The Appendix is a text of 1924, in which Schmitt addresses the issue of the special powers that the President of the he first German republic could invoke and gets into more general questions of the nature of dictatorship and modern sovereignty. The relevant background  presumably, is the troubled birth of that first republic, the Weimar Republic or Weimar Germany, out of defeat in the First World War, followed by attempts at Bolshevik style revolution  and repressive actions by far right militias, in co-operation with the elected social democratic government, but involving its own attempt at a far right seizure of power.

The President at the time Schmitt presented this text was Friedrich Ebert, the social democratic leader. At this time the German Social Democratic Party was in principle Marxist, and continued to be until the 1950s, but of course had split with supporters of the Bolshevik Revolution during the World War One, and even before that increasingly looked like a party that was Marxist revolutionary in principle, but reforming of capitalism in practice. Anyway, it is interesting to think that Schmitt wrote a text on the powers that might be used by socialist leaning president.

The text may also look prophetic, with regard to German history and Schmitt’s own life since he was a lawyer for the German Chancellor Franz von Papen, under Ebert’s successor, the considerably more conservative Paul von Hindenburg on the issue of interpreting article 48. As a lawyer arguing on behalf of the von Papen, Schmitt defended martial law measures in the state of Prussia which had a radical effect on the rights of the Social Democratic state government, the National Socialist opposition and others.

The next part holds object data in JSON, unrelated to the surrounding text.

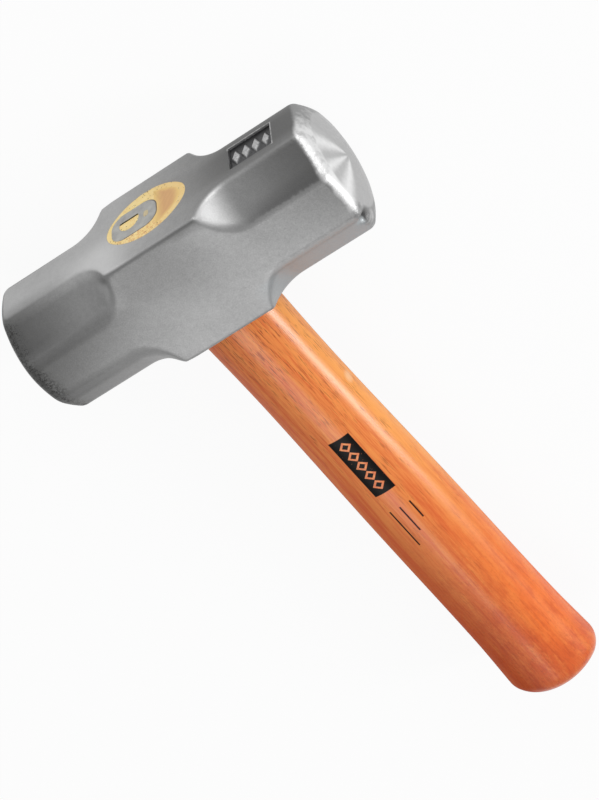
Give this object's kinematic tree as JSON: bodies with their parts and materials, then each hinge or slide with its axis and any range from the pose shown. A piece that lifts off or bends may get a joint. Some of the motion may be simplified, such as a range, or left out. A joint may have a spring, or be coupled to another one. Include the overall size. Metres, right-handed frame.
{
  "type": "club hammer",
  "caption": "Club hammer with a forged octagonal double-faced head and a short oval wooden handle, wedged and set in resin.",
  "frame": {"origin": "centre of the lower cheek of the head, under the crossing of the head's axis and the handle's axis", "axes": "+X along the head towards the stamped end, +Y up the handle from the butt to the eye face, +Z out of the upper cheek"},
  "size_m": [0.146, 0.287, 0.045],
  "materials": {
    "forged_steel": "fine blasted satin, with bare turned bevels at both faces",
    "varnished_wood": "orange-brown varnish, glossy, over straight grain with short dark pores",
    "wedge_steel": "dull, as cut",
    "amber_resin": "yellow cast resin with specks and small voids"
  },
  "bodies": {
    "root": {"hammer_head": "forged_steel", "handle": "varnished_wood", "steel_wedge": "wedge_steel", "eye_resin": "amber_resin"}
  },
  "joints": []
}
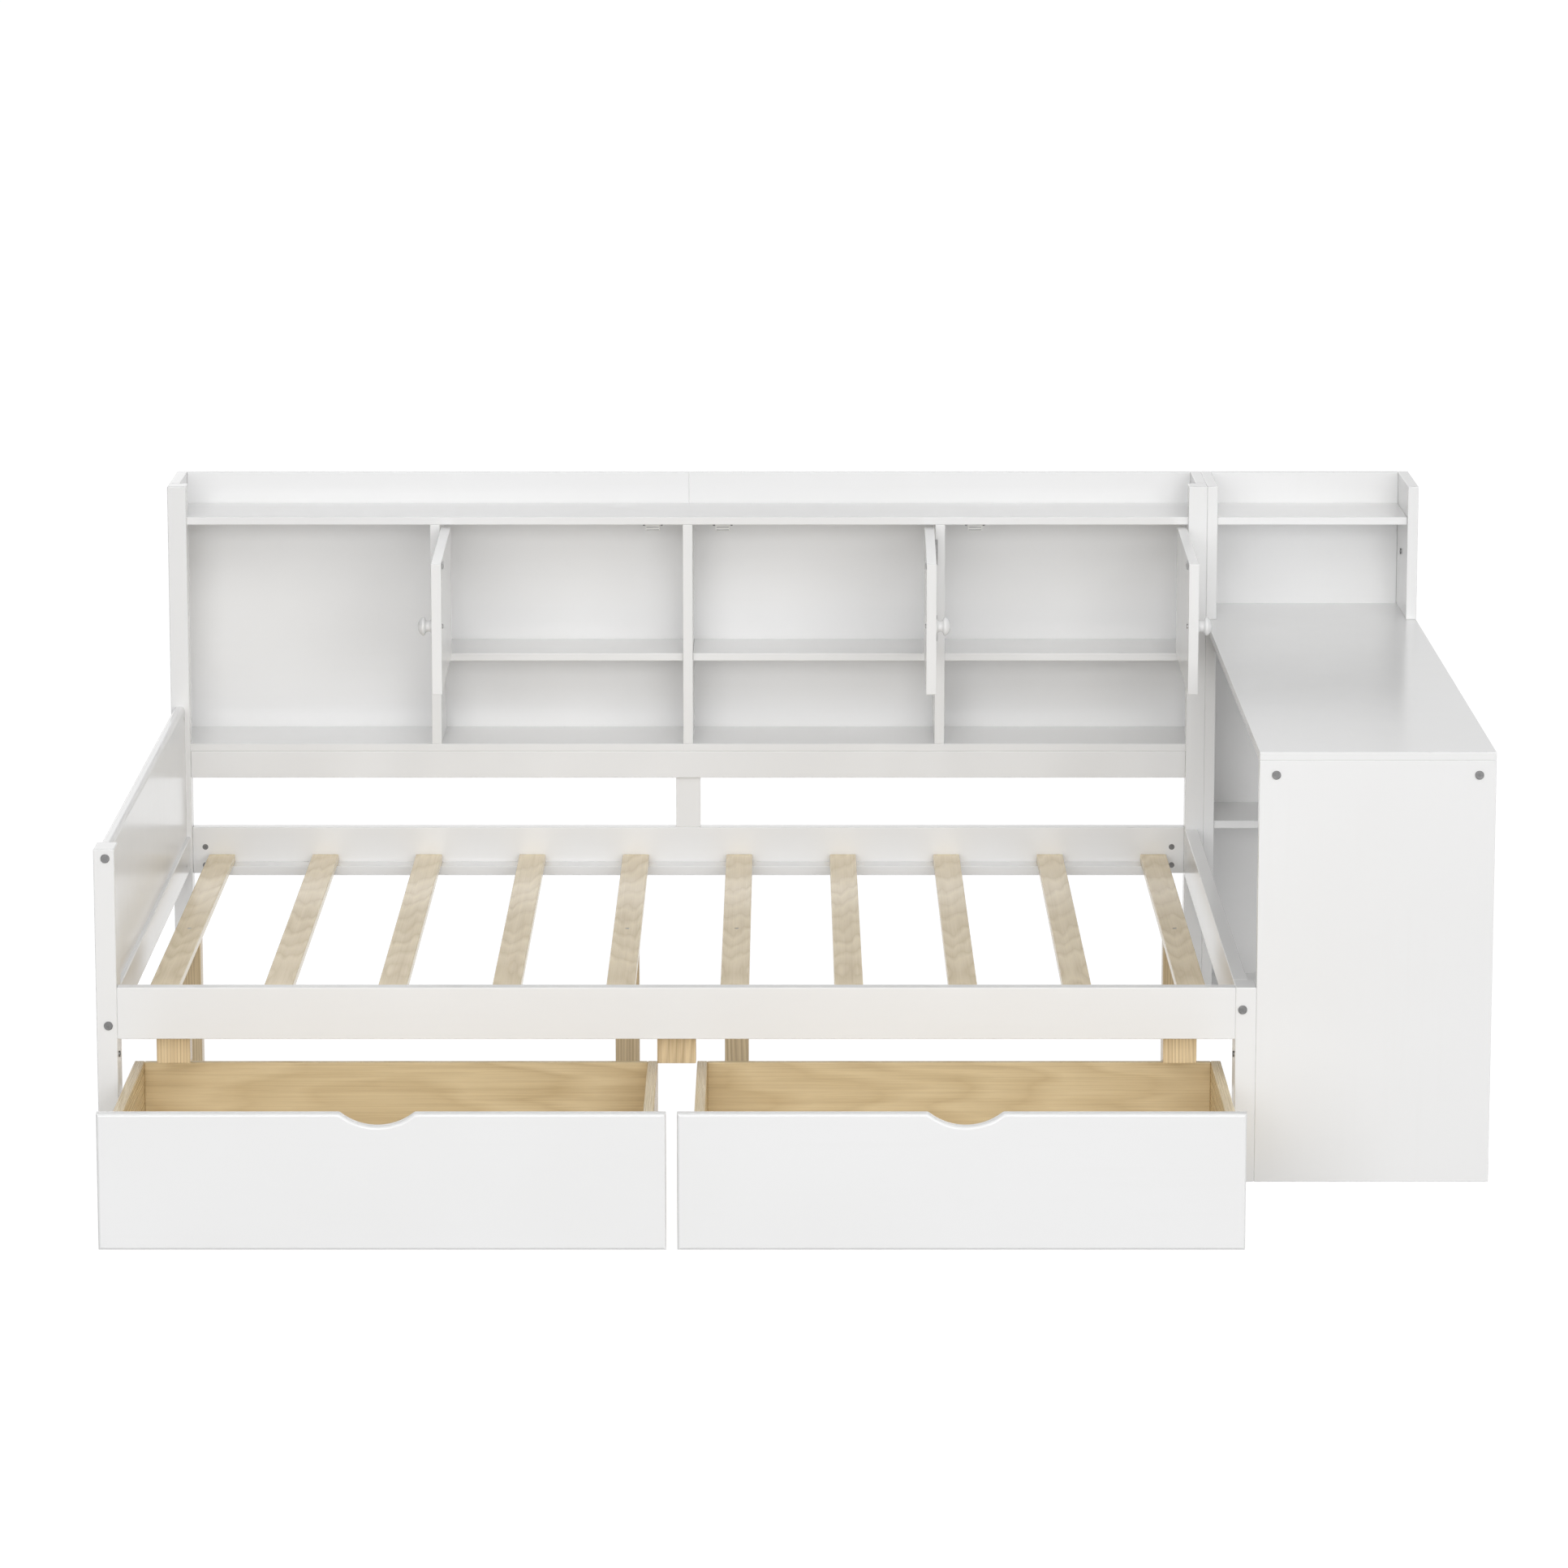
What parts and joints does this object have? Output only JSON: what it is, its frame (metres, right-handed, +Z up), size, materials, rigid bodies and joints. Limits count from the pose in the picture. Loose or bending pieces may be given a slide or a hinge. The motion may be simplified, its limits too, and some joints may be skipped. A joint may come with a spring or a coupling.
{
  "type": "platform bed with storage drawers",
  "caption": "Platform bed with a slatted deck, a bookcase with small doors along its rear side, a desk with a hutch at its right end, and rolling storage drawers.",
  "frame": {"origin": "centre of the footprint on the floor, with the drawers rolled out as at rest", "axes": "+X along the bed towards the desk, +Y to the rear where the bookcase stands, +Z up"},
  "size_m": [2.408, 2.128, 1.017],
  "materials": {
    "white_paint": "satin white paint on wood",
    "slat_oak": "clear matt lacquer, grain along the slat",
    "drawer_oak": "clear matt lacquer",
    "leg_pine": "plain sawn wood",
    "black_steel": "black oxide",
    "zinc_steel": "bright zinc",
    "wheel_plastic": "moulded nylon",
    "catch_plastic": "moulded plastic"
  },
  "bodies": {
    "bed_frame": {"back_rail": "white_paint", "barrel_nuts": "zinc_steel", "bookcase_apron": "white_paint", "bookcase_back_panels": "white_paint", "bookcase_bottom_board": "white_paint", "bookcase_dividers": "white_paint", "bookcase_sides": "white_paint", "bookcase_top_shelf": "white_paint", "centre_post": "white_paint", "desk_back_panel": "white_paint", "desk_bottom_board": "white_paint", "desk_front_panel": "white_paint", "desk_lower_sides": "white_paint", "desk_shelf": "white_paint", "desk_side_rails": "white_paint", "desktop": "white_paint", "door_bay_shelves": "white_paint", "drawer_stop_blocks": "leg_pine", "footboard_lower_rail": "white_paint", "footboard_panel": "white_paint", "frame_bolts": "black_steel", "front_rail": "white_paint", "hinge_frame_leaves": "zinc_steel", "hutch_shelf": "white_paint", "hutch_sides": "white_paint", "left_front_post": "white_paint", "left_upright": "white_paint", "magnet_catches": "catch_plastic", "right_end_rail": "white_paint", "right_front_post": "white_paint", "right_upright": "white_paint", "slat_ledgers": "white_paint", "slat_legs": "leg_pine", "slat_screws": "black_steel", "slats": "slat_oak"},
    "door_1": {"door_1_panel": "white_paint", "door_1_knob": "white_paint", "door_1_fittings": "zinc_steel"},
    "door_2": {"door_2_panel": "white_paint", "door_2_knob": "white_paint", "door_2_fittings": "zinc_steel"},
    "door_3": {"door_3_panel": "white_paint", "door_3_knob": "white_paint", "door_3_fittings": "zinc_steel"},
    "left_drawer": {"left_drawer_front": "white_paint", "left_drawer_sides": "drawer_oak", "left_drawer_back": "drawer_oak", "left_drawer_tray": "drawer_oak", "left_drawer_screws": "black_steel", "left_drawer_caster_brackets": "zinc_steel"},
    "left_drawer_front_wheels": {"left_drawer_front_wheels": "wheel_plastic"},
    "left_drawer_rear_wheels": {"left_drawer_rear_wheels": "wheel_plastic"},
    "right_drawer": {"right_drawer_front": "white_paint", "right_drawer_sides": "drawer_oak", "right_drawer_back": "drawer_oak", "right_drawer_tray": "drawer_oak", "right_drawer_screws": "black_steel", "right_drawer_caster_brackets": "zinc_steel"},
    "right_drawer_front_wheels": {"right_drawer_front_wheels": "wheel_plastic"},
    "right_drawer_rear_wheels": {"right_drawer_rear_wheels": "wheel_plastic"}
  },
  "joints": [
    {"name": "door_1_hinge", "type": "hinge", "parent": "bed_frame", "child": "door_1", "pos_m": [-0.682, 0.8564, 0.814], "axis": [0, 0, -1], "range_deg": [-89.27, 80.73]},
    {"name": "door_2_hinge", "type": "hinge", "parent": "bed_frame", "child": "door_2", "pos_m": [0.276, 0.8564, 0.814], "axis": [0, 0, 1], "range_deg": [-89.27, 15.73]},
    {"name": "door_3_hinge", "type": "hinge", "parent": "bed_frame", "child": "door_3", "pos_m": [0.76325, 0.8564, 0.814], "axis": [0, 0, 1], "range_deg": [-89.27, 5.03]},
    {"name": "left_drawer_slide", "type": "slide", "parent": "bed_frame", "child": "left_drawer", "axis": [0, -1, 0], "range_m": [-0.505, 0.1]},
    {"name": "left_drawer_front_wheel_spin", "type": "hinge", "parent": "left_drawer", "child": "left_drawer_front_wheels", "pos_m": [-1.07425, -0.979, 0.018], "axis": [1, 0, 0], "continuous": true},
    {"name": "left_drawer_rear_wheel_spin", "type": "hinge", "parent": "left_drawer", "child": "left_drawer_rear_wheels", "pos_m": [-1.07425, -0.507, 0.018], "axis": [1, 0, 0], "continuous": true},
    {"name": "right_drawer_slide", "type": "slide", "parent": "bed_frame", "child": "right_drawer", "axis": [0, -1, 0], "range_m": [-0.505, 0.1]},
    {"name": "right_drawer_front_wheel_spin", "type": "hinge", "parent": "right_drawer", "child": "right_drawer_front_wheels", "pos_m": [0.66825, -0.979, 0.018], "axis": [1, 0, 0], "continuous": true},
    {"name": "right_drawer_rear_wheel_spin", "type": "hinge", "parent": "right_drawer", "child": "right_drawer_rear_wheels", "pos_m": [0.66825, -0.507, 0.018], "axis": [1, 0, 0], "continuous": true}
  ],
  "couplings": [
    {"joint": "left_drawer_front_wheel_spin", "follows": "left_drawer_slide", "rad_per_m": 55.556},
    {"joint": "left_drawer_rear_wheel_spin", "follows": "left_drawer_slide", "rad_per_m": 55.556},
    {"joint": "right_drawer_front_wheel_spin", "follows": "right_drawer_slide", "rad_per_m": 55.556},
    {"joint": "right_drawer_rear_wheel_spin", "follows": "right_drawer_slide", "rad_per_m": 55.556}
  ]
}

This reflects Schmitt’s attitude to the National Socialists who regarded as dangerous and extreme, that is his attitude before they came into government, at which point he was happy to join the party and become head of the National Socialist jurists’ association from 1933 until 1936, when interested people in the SS denounced Schmitt as an opportunist, not a Nazi by conviction, who had not developed a racially based theory of law. Schmitt stepped down from his ‘Crown Jurist’ role but continued an academic career and wrote texts, which are at least accepting of the National Socialist regime. Since the Schmitt relationship with the Hitler regime lies some years ahead of the texts I am discussing, I won’t have anything further to say about it, but of course for Schmitt’s thought and career as a whole it adds something very important with regard to sovereignty and dictatorship in all forms.

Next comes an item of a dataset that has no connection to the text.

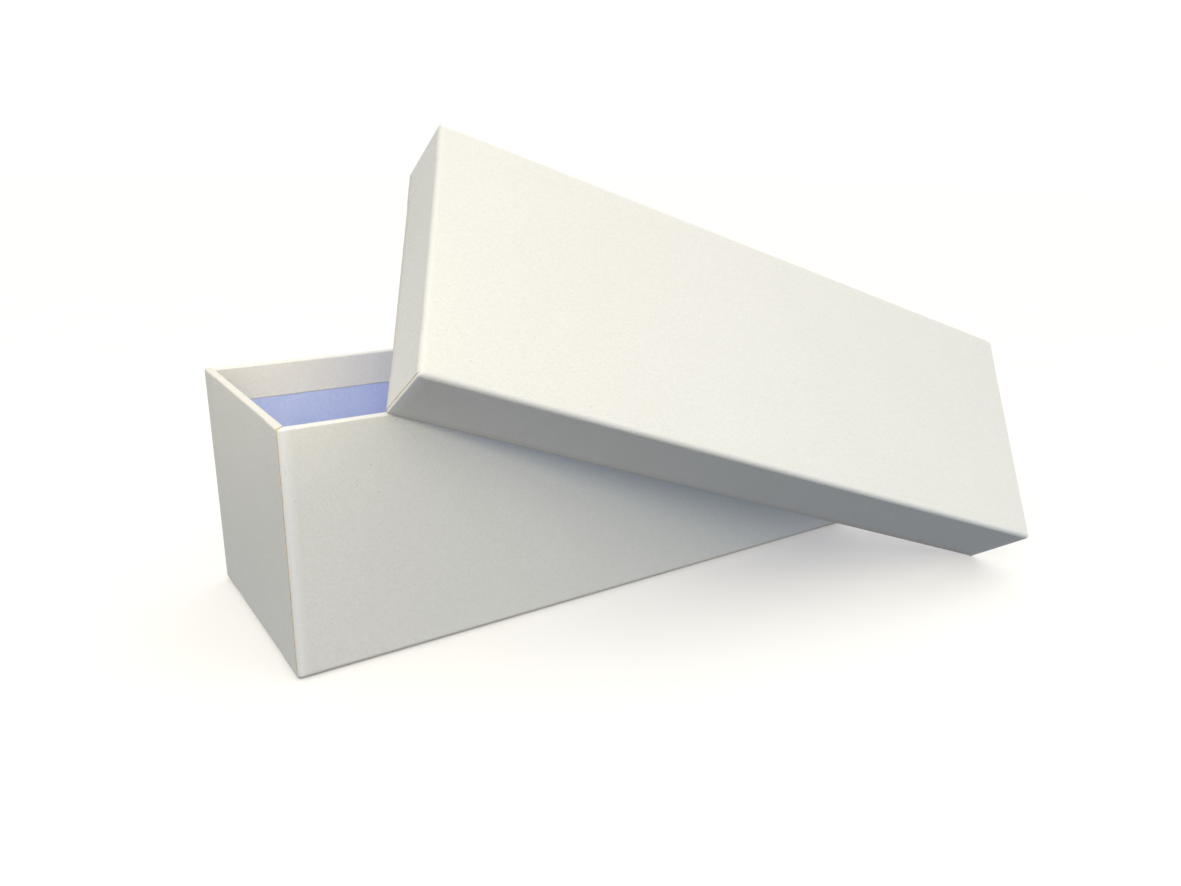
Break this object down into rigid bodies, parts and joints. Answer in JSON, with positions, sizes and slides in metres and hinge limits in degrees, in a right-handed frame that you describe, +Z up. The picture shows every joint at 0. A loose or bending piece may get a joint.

The text on Article 48 mixes rather specific comments on German law of that time with more general comments on the use of special powers. I won’t attempt to reconstruct the argument with regard to the interpretation of the German constitution and will confine myself to discussing the more general aspects. Schmitt appears to regard the president of  a republic as necessarily lacking the sovereignty of a king (presumably of the type preceding notions of the sovereignty of representative assemblies, though elsewhere, Nomos of the Earth from the 1950s I believe, Schmitt does suggest that in Medieval/Early modern thought laws passed by an assembly have more weight than those that are edicts of the king).

Anyway, here Schmitt assumes that the king in strongest sense has a kind of sovereignty which covers the creation of law. A properly formulated republican constitution will have provisions for an emergency situation where parts of the constitution are suspended, but will not allow the destruction of the constitution. Schmitt’s classic case for the latter outcome is the seizure of power by Louis Napoleon Bonaparte, who became President of France under the 1848 constitution, and succeeded in abolishing the republic so that he became Emperor Napoleon III.

In general Schmitt seems to be a great believer in preservation, even if his ideas about preserving the Weimar Republic allow a big movement towards commissary dictatorship. The sovereign individual is a feature of the traditional monarchical system (not sure how well this fits with Schmitt’s emphasis on respect for law and custom within a monarchy, if the monarch can easily command it out of existence). Otherwise the idea of a sovereign individual is a monstrosity.

The head of state in a republic, or the head of government acting in the name of the head of state, can and should preserve the republican regime, through exceptional measures. The moment of implementing exceptional measures is a revealing moment, because it reveals where sovereignty lies, similar to the suggestion in Political Theology that the sovereign is the one who decides on the state of exception. In the context of a (presumably democratic) republic, that appears to mean the head of state in association with anyone else who may have some major say in the highest matters of state, the president alone, the president with prime minister and cabinet minister, or the president with cabinet.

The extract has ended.